Today was the first day of school for Noah and Grace. I went to Noah’s room where, as per usual, the door was locked. With Matt traveling, garbage to take out, dogs to be fed, and three kids to get dressed and out the door, I was in no mood for it. My light tapping was replaced with heavy pounding and a caution about all manner of privileges that could be lost if he didn’t open up RIGHT THAT INSTANT!
Noah came bleary-eyed to the door in a rumpled school uniform.
“Noah – you’re dressed already?”
“Yeah. I slept in my clothes last night. I was worried we were going to be late.”
Noah was at the ready. Preparation was his defense against being caught unaware, of having to “catch up,” of losing the blessings that might be present in a more serene morning. Noah’s readiness protected him (and his mother) from a tardy slip. Ordinarily, I would instruct him that he shouldn’t have to be uncomfortable to ensure our promptness, and that the nighttime uniform was unnecessary. Today, I breathed a quiet sigh of gratitude. He’d actually helped our family get ahead.

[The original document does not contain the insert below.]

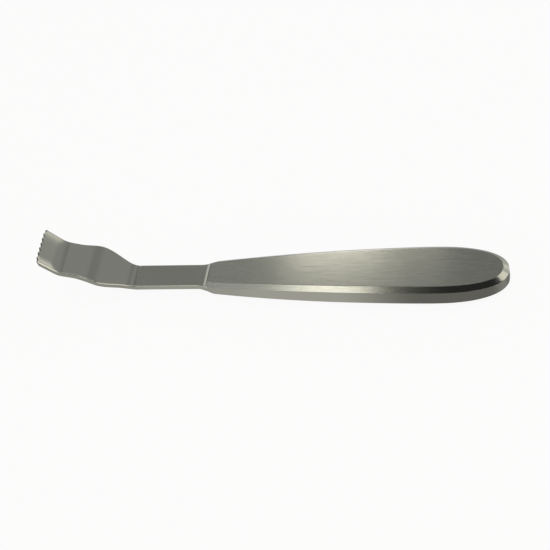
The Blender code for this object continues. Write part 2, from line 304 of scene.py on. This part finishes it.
class Blank:
    """The straight blank and its bends. Places are measured from the shoulder, and are below 0 on the blade."""

    COLUMNS = 34
    EDGE_COLUMNS = 6
    ROUND_SEGMENTS = 3
    MOST_OF_WALL = 0.42
    DISH_POWER = 4
    FADE_PAST_BEND = 0.25
    ROWS = {
        "teeth": 6,
        "lip_corner": 6,
        "blade": 70,
        "shank": 30,
        "bend": 10,
        "flare": 18,
        "fillet": 14,
        "taper": 60,
        "end": 72,
    }

    def __init__(self, blade, handle):
        self.b = blade
        self.h = handle
        reach = (
            blade.ramp_length * math.cos(blade.ramp_angle)
            + blade.panel_length * math.cos(blade.panel_angle)
            + blade.lip_length * math.cos(blade.lip_angle)
        )
        overhang = (blade.edge_thickness + blade.lip_dish) * math.sin(blade.lip_angle)
        overhang -= blade.tip_trim * math.cos(blade.lip_angle)
        self.shank_end = -(OVERALL_LENGTH - handle.handle_length - reach - overhang)
        self.crown = self.shank_end - blade.ramp_length
        self.lip_start = self.crown - blade.panel_length
        self.tip = self.lip_start - blade.lip_length
        self.widest = handle.handle_length - handle.end_length
        self.rest_end = handle.rest_start + handle.rest_length
        self.shoulder_x = OVERALL_LENGTH / 2 - handle.handle_length
        self.middle = handle.handle_thickness / 2
        self.shank_top = self.middle + blade.shank_offset + blade.strip_thickness / 2

    def bends(self):
        """Each bend going out from the shank: its corner, the angles before and after it, and its radius."""
        return (
            (self.shank_end, 0.0, self.b.ramp_angle, self.b.shank_bend),
            (self.crown, self.b.ramp_angle, self.b.panel_angle, self.b.crown_bend),
            (self.lip_start, self.b.panel_angle, self.b.lip_angle, self.b.lip_bend),
        )

    def on_path(self, place):
        """Where a place behind the shoulder comes on the bent top face: x, z and the angle it climbs at."""
        x = self.shoulder_x
        z = self.shank_top
        here = 0.0
        for corner, before, after, radius in self.bends():
            reach = radius * math.tan(abs(after - before) / 2)
            straight = here - max(place, corner + reach)
            x -= straight * math.cos(before)
            z += straight * math.sin(before)
            if place >= corner + reach:
                return x, z, before
            part = min((corner + reach - place) / (2 * reach), 1.0)
            turn = (after - before) * part
            chord = 2 * radius * math.sin(abs(turn) / 2)
            x -= chord * math.cos(before + turn / 2)
            z += chord * math.sin(before + turn / 2)
            if part < 1.0:
                return x, z, before + turn
            here = corner - reach
        x -= (here - place) * math.cos(self.b.lip_angle)
        z += (here - place) * math.sin(self.b.lip_angle)
        return x, z, self.b.lip_angle

    def flare(self, place):
        """0 on the shank and 1 on the handle, with a smooth run past the shoulder."""
        return ease(place, -self.h.flare_length, self.h.corner_length)

    def half_width(self, place):
        blade = self.blade_half_width(min(place, 0.0))
        return mix(blade, self.handle_half_width(max(place, 0.0)), self.flare(place))

    def blade_half_width(self, place):
        """The lip narrows to its waist, and the blade swells to its widest place and narrows to the shank."""
        widest = self.crown + self.b.widest_offset
        waist = widest - self.b.swell_length
        lip = mix(self.b.lip_width, self.b.waist_width, ease(place, self.tip, waist))
        wide = mix(lip, self.b.blade_width, ease(place, waist, widest))
        half = mix(wide, self.b.shank_width, ease(place, widest, widest + self.b.narrowing_length)) / 2
        return half - self.b.lip_corner * quarter_round(self.tip - place, self.b.lip_corner)

    def handle_half_width(self, place):
        """A long full taper up to the widest place, then a blunt oval end."""
        if place <= self.widest:
            back = 1.0 - place / self.widest
            return mix(self.h.handle_width, self.h.neck_width, back**self.h.taper_power) / 2
        along = min((place - self.widest) / self.h.end_length, 1.0)
        return self.h.handle_width / 2 * (1.0 - along**self.h.end_power) ** (1.0 / self.h.end_power)

    def handle_thickness(self, place, thick_from, thick_to):
        """Thickest between two places, and thinning in a soft curve to the neck and to the end."""
        if place < thick_from:
            return mix(self.h.handle_thickness, self.h.neck_thickness, (1.0 - place / thick_from) ** 2)
        beyond = max(place - thick_to, 0.0) / (self.h.handle_length - thick_to)
        return mix(self.h.handle_thickness, self.h.end_thickness, beyond**2)

    def behind_lip(self, place):
        """0 on the lip and 1 on the panel, with a smooth run across the bend between them."""
        past = self.b.lip_fade * self.FADE_PAST_BEND
        return ease(place, self.lip_start - self.b.lip_fade, self.lip_start + past)

    def strip_thickness(self, place):
        """Shank and blade are one strip, and the last stretch of the lip is ground off from behind."""
        ground = min((place - self.tip) / self.b.back_bevel, 1.0)
        return mix(self.b.edge_thickness, self.b.strip_thickness, ground)

    def levels(self, place):
        """Height of the top face and of the underside above the surface, before the blade is bent."""
        ahead = max(place, 0.0)
        top = self.middle + self.handle_thickness(ahead, self.widest, self.widest) / 2
        low = self.middle - self.handle_thickness(ahead, self.h.rest_start, self.rest_end) / 2
        low = mix(self.shank_top - self.strip_thickness(place), low, self.flare(place))
        if place >= 0:
            return top, low
        return mix(self.shank_top, top, quarter_round(place, self.h.shoulder_fillet)), low

    def chamfer(self, place, side):
        """Width, drop and roundness of the edge: a flat chamfer on the handle and a round on the blade."""
        part = ease(place, 0.0, self.widest)
        width = mix(self.h.neck_chamfer_width, self.h.chamfer_width, part)
        drop = mix(self.h.neck_chamfer_drop, self.h.chamfer_drop, part)
        if place >= 0 and side > 0:
            return width, drop, 0.0
        size = mix(self.b.lip_chamfer, self.b.strip_chamfer, self.behind_lip(place))
        rise = quarter_round(place, self.h.shoulder_fillet) if side > 0 else self.flare(place)
        strip_drop = min(size, self.MOST_OF_WALL * self.strip_thickness(place))
        return mix(size, width, rise), mix(strip_drop, drop, rise), 1.0 - rise

    def facing(self, place):
        """The way that the outline faces, seen from above. It turns only round the end of the handle."""
        if place <= self.widest:
            return 0.0, 1.0
        half = self.h.handle_width / 2
        power = self.h.end_power
        along = ((place - self.widest) / self.h.end_length) ** (power - 1.0) / self.h.end_length
        across = (self.handle_half_width(place) / half) ** (power - 1.0) / half
        size = math.hypot(along, across)
        return along / size, across / size

    def bent(self, place, y, height):
        """Moves a point of the straight blank to where it lies once the blade is bent and the lip dished."""
        if place >= 0:
            return self.shoulder_x + place, y, height
        x, z, climb = self.on_path(place)
        dish = self.b.lip_dish * (1.0 - (y / self.half_width(place)) ** self.DISH_POWER)
        above = height - self.shank_top - dish * (1.0 - self.behind_lip(place))
        return x + above * math.sin(climb), y, z + above * math.cos(climb)

    def notched(self, place, y):
        """Draws the skin of the last stretch back into the notches between the teeth."""
        zone = self.b.tooth_zone
        along = (place - self.tip) / zone
        if along >= 1.0:
            return place
        pitch = self.b.lip_width / (self.b.tooth_count - 1)
        saw = 2.0 * abs((y / pitch + self.b.tooth_count / 2) % 1.0 - 0.5)
        soft = math.sin(math.pi / 2 * saw) ** 2
        cut = self.b.tip_trim + self.b.tooth_depth * mix(saw, soft, self.b.tooth_round)
        return self.tip + cut + (zone - cut) * along

    def skin_point(self, place, side, across, edge):
        """A point of the top (side 1) or underside (-1). Edge runs from 0 on the face to 1 on the wall."""
        width, drop, roundness = self.chamfer(place, side)
        facing_x, facing_y = self.facing(place)
        turn = edge * math.pi / 2
        inset = width * (1.0 - mix(edge, math.sin(turn), roundness))
        sunk = drop * mix(edge, 1.0 - math.cos(turn), roundness)
        face_at = place - facing_x * width
        at = place - facing_x * inset
        y = (self.half_width(place) - facing_y * inset) * across
        if place < 0:
            at = self.notched(at, y)
            face_at = at
        top, low = self.levels(face_at)
        return self.bent(at, y, (top if side > 0 else low) - side * sunk)

    def section(self, place):
        """Half of one cross-section, from the middle of the top face round to the middle of the underside."""
        over = [(part, 0.0) for part in spread(0.0, 1.0, self.COLUMNS)]
        over += [(1.0, edge) for edge in spread(0.0, 1.0, self.EDGE_COLUMNS)[1:]]
        ring = [self.skin_point(place, 1, across, edge) for across, edge in over]
        return ring + [self.skin_point(place, -1, across, edge) for across, edge in reversed(over)]

    def places(self):
        """Every place along the blank that gets a cross-section."""
        rows = self.ROWS
        quarter = math.pi / 2
        found = set(spread(self.tip, self.tip + self.b.tooth_zone, rows["teeth"]))
        for turn in spread(0.0, quarter, rows["lip_corner"]):
            found.add(self.tip + self.b.lip_corner * (1.0 - math.sin(turn)))
        found.update(spread(self.tip + self.b.tooth_zone, self.shank_end, rows["blade"]))
        found.update(spread(self.shank_end, -self.h.flare_length, rows["shank"]))
        found.add(self.tip + self.b.back_bevel)
        for corner, before, after, radius in self.bends():
            reach = radius * math.tan(abs(after - before) / 2)
            found.update(spread(corner - reach, corner + reach, rows["bend"]))
        found.update(spread(-self.h.flare_length, self.h.corner_length, rows["flare"]))
        for turn in spread(0.0, quarter, rows["fillet"]):
            found.add(-self.h.shoulder_fillet * (1.0 - math.sin(turn)))
        found.update(spread(0.0, self.widest, rows["taper"]))
        corners = (0.0, self.h.rest_start, self.rest_end)
        found.update(corners)
        for turn in spread(0.0, quarter, rows["end"]):
            found.add(self.widest + self.h.end_length * math.sin(turn) ** (2.0 / self.h.end_power))
        kept = [self.tip]
        for place in sorted(found):
            if place - kept[-1] > LEAST_ROW_GAP:
                kept.append(place)
            elif place in corners:
                kept[-1] = place
        kept[-1] = self.h.handle_length
        return kept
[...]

Noah’s anxiety is a torment to him – and to us as his parents. He cannot let down. Someday, we will find a more effective solution to easing his ongoing angst about everything from choosing the wrong ice cream flavor to losing his Nintendo game cartridges. But from his preparations today, came this reminder: “You also must be ready all the time, for the Son of Man will come when least expected.” (Luke 12:40)(NLT). I need not be anxious (Philippians 4:6), but I ought not to be lax, either. I get one shot. What comes after this life is what I’m really prepping for.
Knowing it fuels Noah’s anxiety, I will prevent this kind of pajama game as much as possible in the future. Unless I think I might be very, very late. Then I will lay out his uniform, tell him to wear what he wants to bed, and close the door with a wink.